» Description of the task:
Can you reproduce the data beneath, keeping every line exact?

» Source data:
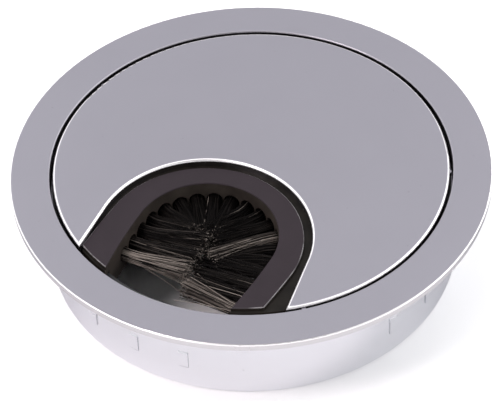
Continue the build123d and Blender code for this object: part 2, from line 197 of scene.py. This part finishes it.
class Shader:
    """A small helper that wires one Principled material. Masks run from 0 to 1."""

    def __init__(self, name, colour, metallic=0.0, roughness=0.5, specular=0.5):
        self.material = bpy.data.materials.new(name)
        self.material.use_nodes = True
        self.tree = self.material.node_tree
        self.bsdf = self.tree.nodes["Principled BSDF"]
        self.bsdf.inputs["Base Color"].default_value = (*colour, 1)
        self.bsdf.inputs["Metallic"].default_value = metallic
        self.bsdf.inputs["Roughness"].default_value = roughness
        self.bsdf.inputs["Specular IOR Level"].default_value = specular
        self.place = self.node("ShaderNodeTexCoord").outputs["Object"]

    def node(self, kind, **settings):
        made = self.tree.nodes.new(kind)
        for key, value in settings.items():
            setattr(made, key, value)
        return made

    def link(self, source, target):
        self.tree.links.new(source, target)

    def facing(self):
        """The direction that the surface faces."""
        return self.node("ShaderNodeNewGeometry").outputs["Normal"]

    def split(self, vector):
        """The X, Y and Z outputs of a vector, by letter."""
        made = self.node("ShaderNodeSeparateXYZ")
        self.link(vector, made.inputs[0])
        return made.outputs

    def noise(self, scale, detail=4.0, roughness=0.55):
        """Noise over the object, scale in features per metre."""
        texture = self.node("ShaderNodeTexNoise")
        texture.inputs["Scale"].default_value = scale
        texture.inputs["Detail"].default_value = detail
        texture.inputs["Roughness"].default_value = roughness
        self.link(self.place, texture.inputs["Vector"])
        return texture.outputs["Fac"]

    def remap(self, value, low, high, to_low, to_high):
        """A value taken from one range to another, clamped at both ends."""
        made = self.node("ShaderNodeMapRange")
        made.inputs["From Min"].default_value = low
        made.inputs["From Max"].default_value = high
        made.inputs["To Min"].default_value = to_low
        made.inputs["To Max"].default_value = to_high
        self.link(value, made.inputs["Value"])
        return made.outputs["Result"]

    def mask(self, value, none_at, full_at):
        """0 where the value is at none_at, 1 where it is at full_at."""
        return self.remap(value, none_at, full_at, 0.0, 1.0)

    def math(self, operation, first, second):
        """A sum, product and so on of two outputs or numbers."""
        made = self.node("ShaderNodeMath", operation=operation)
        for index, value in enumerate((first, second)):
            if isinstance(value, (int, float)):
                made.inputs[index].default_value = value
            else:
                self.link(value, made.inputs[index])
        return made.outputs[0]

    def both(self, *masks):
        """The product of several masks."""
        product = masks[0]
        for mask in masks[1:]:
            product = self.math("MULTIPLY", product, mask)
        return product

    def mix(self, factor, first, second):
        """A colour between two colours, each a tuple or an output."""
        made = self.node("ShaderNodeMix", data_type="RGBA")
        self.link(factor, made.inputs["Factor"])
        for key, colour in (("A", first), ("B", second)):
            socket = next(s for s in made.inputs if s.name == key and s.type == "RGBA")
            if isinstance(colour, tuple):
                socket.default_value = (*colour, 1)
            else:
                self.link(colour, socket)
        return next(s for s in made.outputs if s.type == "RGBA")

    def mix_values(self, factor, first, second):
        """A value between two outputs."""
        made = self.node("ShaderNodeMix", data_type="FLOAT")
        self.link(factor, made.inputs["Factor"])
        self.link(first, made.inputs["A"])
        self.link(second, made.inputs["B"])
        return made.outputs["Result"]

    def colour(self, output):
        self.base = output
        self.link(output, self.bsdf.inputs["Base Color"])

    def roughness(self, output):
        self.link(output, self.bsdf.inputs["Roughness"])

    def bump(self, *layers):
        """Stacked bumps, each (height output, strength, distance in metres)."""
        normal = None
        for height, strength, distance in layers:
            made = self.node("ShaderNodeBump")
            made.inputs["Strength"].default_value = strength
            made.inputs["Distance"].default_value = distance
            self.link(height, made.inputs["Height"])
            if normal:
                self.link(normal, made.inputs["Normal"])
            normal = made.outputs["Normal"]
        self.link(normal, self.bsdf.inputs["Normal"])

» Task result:
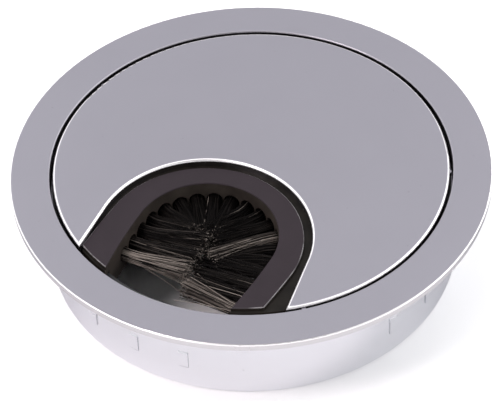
Continue the build123d and Blender code for this object: part 2, from line 197 of scene.py. This part finishes it.
class Shader:
    """A small helper that wires one Principled material. Masks run from 0 to 1."""

    def __init__(self, name, colour, metallic=0.0, roughness=0.5, specular=0.5):
        self.material = bpy.data.materials.new(name)
        self.material.use_nodes = True
        self.tree = self.material.node_tree
        self.bsdf = self.tree.nodes["Principled BSDF"]
        self.bsdf.inputs["Base Color"].default_value = (*colour, 1)
        self.bsdf.inputs["Metallic"].default_value = metallic
        self.bsdf.inputs["Roughness"].default_value = roughness
        self.bsdf.inputs["Specular IOR Level"].default_value = specular
        self.place = self.node("ShaderNodeTexCoord").outputs["Object"]

    def node(self, kind, **settings):
        made = self.tree.nodes.new(kind)
        for key, value in settings.items():
            setattr(made, key, value)
        return made

    def link(self, source, target):
        self.tree.links.new(source, target)

    def facing(self):
        """The direction that the surface faces."""
        return self.node("ShaderNodeNewGeometry").outputs["Normal"]

    def split(self, vector):
        """The X, Y and Z outputs of a vector, by letter."""
        made = self.node("ShaderNodeSeparateXYZ")
        self.link(vector, made.inputs[0])
        return made.outputs

    def noise(self, scale, detail=4.0, roughness=0.55):
        """Noise over the object, scale in features per metre."""
        texture = self.node("ShaderNodeTexNoise")
        texture.inputs["Scale"].default_value = scale
        texture.inputs["Detail"].default_value = detail
        texture.inputs["Roughness"].default_value = roughness
        self.link(self.place, texture.inputs["Vector"])
        return texture.outputs["Fac"]

    def remap(self, value, low, high, to_low, to_high):
        """A value taken from one range to another, clamped at both ends."""
        made = self.node("ShaderNodeMapRange")
        made.inputs["From Min"].default_value = low
        made.inputs["From Max"].default_value = high
        made.inputs["To Min"].default_value = to_low
        made.inputs["To Max"].default_value = to_high
        self.link(value, made.inputs["Value"])
        return made.outputs["Result"]

    def mask(self, value, none_at, full_at):
        """0 where the value is at none_at, 1 where it is at full_at."""
        return self.remap(value, none_at, full_at, 0.0, 1.0)

    def math(self, operation, first, second):
        """A sum, product and so on of two outputs or numbers."""
        made = self.node("ShaderNodeMath", operation=operation)
        for index, value in enumerate((first, second)):
            if isinstance(value, (int, float)):
                made.inputs[index].default_value = value
            else:
                self.link(value, made.inputs[index])
        return made.outputs[0]

    def both(self, *masks):
        """The product of several masks."""
        product = masks[0]
        for mask in masks[1:]:
            product = self.math("MULTIPLY", product, mask)
        return product

    def mix(self, factor, first, second):
        """A colour between two colours, each a tuple or an output."""
        made = self.node("ShaderNodeMix", data_type="RGBA")
        self.link(factor, made.inputs["Factor"])
        for key, colour in (("A", first), ("B", second)):
            socket = next(s for s in made.inputs if s.name == key and s.type == "RGBA")
            if isinstance(colour, tuple):
                socket.default_value = (*colour, 1)
            else:
                self.link(colour, socket)
        return next(s for s in made.outputs if s.type == "RGBA")

    def mix_values(self, factor, first, second):
        """A value between two outputs."""
        made = self.node("ShaderNodeMix", data_type="FLOAT")
        self.link(factor, made.inputs["Factor"])
        self.link(first, made.inputs["A"])
        self.link(second, made.inputs["B"])
        return made.outputs["Result"]

    def colour(self, output):
        self.base = output
        self.link(output, self.bsdf.inputs["Base Color"])

    def roughness(self, output):
        self.link(output, self.bsdf.inputs["Roughness"])

    def bump(self, *layers):
        """Stacked bumps, each (height output, strength, distance in metres)."""
        normal = None
        for height, strength, distance in layers:
            made = self.node("ShaderNodeBump")
            made.inputs["Strength"].default_value = strength
            made.inputs["Distance"].default_value = distance
            self.link(height, made.inputs["Height"])
            if normal:
                self.link(normal, made.inputs["Normal"])
            normal = made.outputs["Normal"]
        self.link(normal, self.bsdf.inputs["Normal"])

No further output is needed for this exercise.